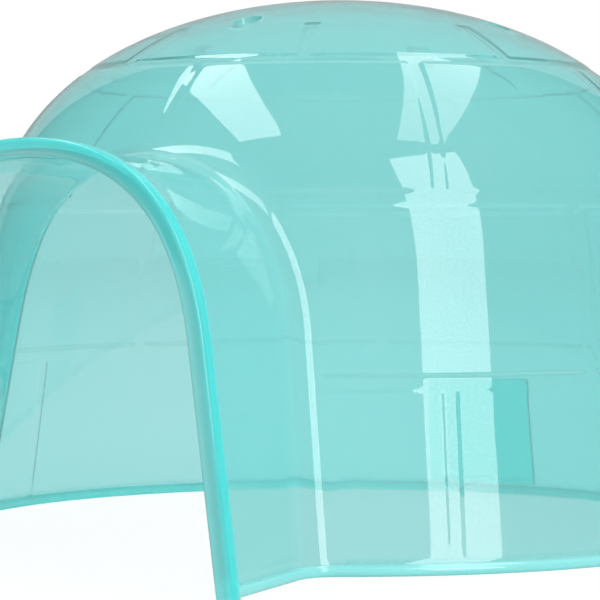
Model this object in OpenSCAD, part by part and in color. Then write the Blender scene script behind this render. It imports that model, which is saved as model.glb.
---
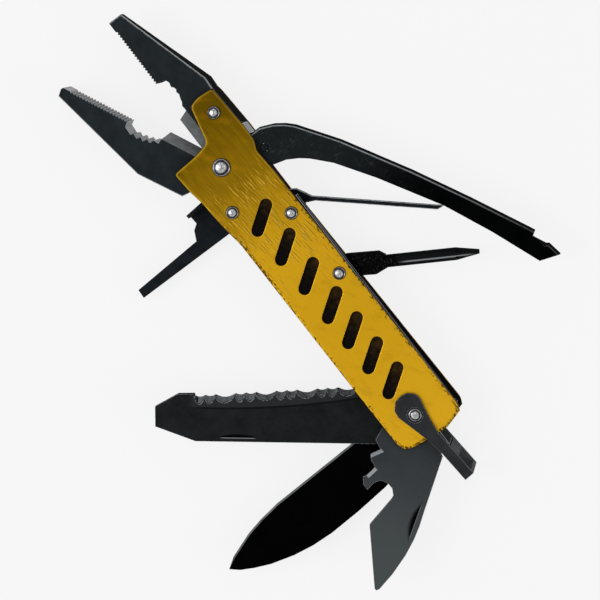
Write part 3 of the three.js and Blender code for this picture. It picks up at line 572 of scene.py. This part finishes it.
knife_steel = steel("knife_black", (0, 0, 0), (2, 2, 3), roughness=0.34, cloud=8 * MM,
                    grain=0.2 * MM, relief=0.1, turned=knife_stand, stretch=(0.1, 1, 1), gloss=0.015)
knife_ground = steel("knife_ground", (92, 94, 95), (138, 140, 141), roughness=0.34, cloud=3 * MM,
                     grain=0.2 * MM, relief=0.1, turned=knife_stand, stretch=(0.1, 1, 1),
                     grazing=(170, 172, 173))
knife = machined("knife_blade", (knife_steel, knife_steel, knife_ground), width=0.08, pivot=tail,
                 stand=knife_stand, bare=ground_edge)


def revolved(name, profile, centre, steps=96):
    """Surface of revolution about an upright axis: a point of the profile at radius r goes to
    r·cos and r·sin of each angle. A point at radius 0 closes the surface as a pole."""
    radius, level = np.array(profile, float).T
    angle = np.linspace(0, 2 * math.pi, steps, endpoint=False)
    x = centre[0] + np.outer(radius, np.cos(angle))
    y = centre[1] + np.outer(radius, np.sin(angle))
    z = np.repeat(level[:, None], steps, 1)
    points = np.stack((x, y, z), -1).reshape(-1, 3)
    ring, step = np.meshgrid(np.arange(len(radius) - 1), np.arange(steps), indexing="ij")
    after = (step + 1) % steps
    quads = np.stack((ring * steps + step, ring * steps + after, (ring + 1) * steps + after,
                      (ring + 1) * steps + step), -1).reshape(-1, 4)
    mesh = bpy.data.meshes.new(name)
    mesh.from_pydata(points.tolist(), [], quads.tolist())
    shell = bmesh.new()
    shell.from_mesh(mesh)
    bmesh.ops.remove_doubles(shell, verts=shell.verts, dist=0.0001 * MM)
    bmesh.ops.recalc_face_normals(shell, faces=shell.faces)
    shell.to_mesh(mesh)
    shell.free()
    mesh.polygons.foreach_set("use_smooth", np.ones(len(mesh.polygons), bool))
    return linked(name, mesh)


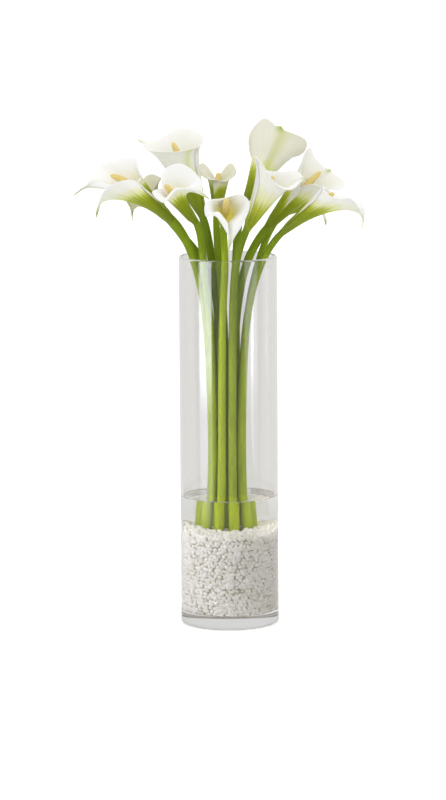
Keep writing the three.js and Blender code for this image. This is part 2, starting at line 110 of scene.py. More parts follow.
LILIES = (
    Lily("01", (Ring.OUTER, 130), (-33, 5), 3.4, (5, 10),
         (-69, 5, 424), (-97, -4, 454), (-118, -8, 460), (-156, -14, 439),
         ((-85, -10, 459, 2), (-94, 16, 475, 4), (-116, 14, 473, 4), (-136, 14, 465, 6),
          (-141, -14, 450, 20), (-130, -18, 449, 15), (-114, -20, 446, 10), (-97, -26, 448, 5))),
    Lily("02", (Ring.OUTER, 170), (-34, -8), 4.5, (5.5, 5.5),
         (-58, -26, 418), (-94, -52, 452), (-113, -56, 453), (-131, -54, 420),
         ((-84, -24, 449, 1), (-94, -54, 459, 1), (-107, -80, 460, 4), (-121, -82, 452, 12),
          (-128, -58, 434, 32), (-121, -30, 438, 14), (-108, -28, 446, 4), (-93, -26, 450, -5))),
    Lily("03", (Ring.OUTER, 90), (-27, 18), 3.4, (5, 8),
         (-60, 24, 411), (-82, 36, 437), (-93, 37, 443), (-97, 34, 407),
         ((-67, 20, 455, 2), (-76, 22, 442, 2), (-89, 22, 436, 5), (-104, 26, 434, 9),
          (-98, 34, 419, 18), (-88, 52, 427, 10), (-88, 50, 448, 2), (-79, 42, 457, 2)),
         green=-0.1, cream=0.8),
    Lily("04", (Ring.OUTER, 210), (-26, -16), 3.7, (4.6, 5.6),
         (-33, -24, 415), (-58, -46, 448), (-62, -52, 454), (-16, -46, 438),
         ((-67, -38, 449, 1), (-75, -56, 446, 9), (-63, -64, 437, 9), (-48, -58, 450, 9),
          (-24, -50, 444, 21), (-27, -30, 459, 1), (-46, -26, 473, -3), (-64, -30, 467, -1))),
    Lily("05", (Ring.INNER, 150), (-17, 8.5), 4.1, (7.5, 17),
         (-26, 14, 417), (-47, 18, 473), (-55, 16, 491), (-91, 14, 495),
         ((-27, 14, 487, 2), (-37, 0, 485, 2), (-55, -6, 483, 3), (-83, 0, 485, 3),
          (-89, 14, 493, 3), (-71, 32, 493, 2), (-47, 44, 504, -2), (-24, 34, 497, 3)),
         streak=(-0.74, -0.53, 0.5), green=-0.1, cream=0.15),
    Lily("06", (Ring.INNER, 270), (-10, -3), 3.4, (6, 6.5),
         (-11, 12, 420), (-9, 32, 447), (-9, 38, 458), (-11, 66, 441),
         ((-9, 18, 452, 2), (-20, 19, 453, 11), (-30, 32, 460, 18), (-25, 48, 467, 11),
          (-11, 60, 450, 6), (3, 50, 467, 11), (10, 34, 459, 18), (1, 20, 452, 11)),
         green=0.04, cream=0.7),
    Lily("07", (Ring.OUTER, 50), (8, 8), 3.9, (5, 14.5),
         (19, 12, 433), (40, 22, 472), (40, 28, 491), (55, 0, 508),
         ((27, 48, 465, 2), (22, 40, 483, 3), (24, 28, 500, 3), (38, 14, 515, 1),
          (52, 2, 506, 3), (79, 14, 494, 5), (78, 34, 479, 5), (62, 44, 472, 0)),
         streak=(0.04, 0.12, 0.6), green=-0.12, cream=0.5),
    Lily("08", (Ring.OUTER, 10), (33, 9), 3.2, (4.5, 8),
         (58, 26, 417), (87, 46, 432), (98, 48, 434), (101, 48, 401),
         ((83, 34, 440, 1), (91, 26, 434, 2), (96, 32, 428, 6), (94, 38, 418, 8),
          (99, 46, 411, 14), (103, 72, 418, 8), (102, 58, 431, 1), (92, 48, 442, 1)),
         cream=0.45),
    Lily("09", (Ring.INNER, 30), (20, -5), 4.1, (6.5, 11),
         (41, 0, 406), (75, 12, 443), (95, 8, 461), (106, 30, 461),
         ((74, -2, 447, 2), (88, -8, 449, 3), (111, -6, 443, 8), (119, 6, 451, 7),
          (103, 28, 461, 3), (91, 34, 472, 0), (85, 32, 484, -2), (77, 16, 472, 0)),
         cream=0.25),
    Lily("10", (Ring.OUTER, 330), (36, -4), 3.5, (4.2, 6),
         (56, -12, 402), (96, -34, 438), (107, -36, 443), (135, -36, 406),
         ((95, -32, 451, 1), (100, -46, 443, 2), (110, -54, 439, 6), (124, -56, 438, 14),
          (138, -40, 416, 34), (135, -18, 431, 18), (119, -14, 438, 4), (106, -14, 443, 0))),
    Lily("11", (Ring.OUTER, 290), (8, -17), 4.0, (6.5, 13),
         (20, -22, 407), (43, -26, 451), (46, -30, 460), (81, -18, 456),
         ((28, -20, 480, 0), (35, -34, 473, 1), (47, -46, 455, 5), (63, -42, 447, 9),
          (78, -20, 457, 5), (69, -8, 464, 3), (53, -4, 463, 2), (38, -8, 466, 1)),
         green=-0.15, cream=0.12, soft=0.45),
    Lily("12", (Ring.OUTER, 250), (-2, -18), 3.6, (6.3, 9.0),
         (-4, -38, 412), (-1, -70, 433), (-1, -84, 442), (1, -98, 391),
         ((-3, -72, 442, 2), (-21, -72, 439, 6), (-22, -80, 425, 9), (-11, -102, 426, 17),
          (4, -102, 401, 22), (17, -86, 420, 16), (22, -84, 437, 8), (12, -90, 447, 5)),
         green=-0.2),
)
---
● EXERCISE
Locate each line with the word "code" and copy it.

● TASK ANSWER
Write part 3 of the three.js and Blender code for this picture. It picks up at line 572 of scene.py. This part finishes it.
Keep writing the three.js and Blender code for this image. This is part 2, starting at line 110 of scene.py. More parts follow.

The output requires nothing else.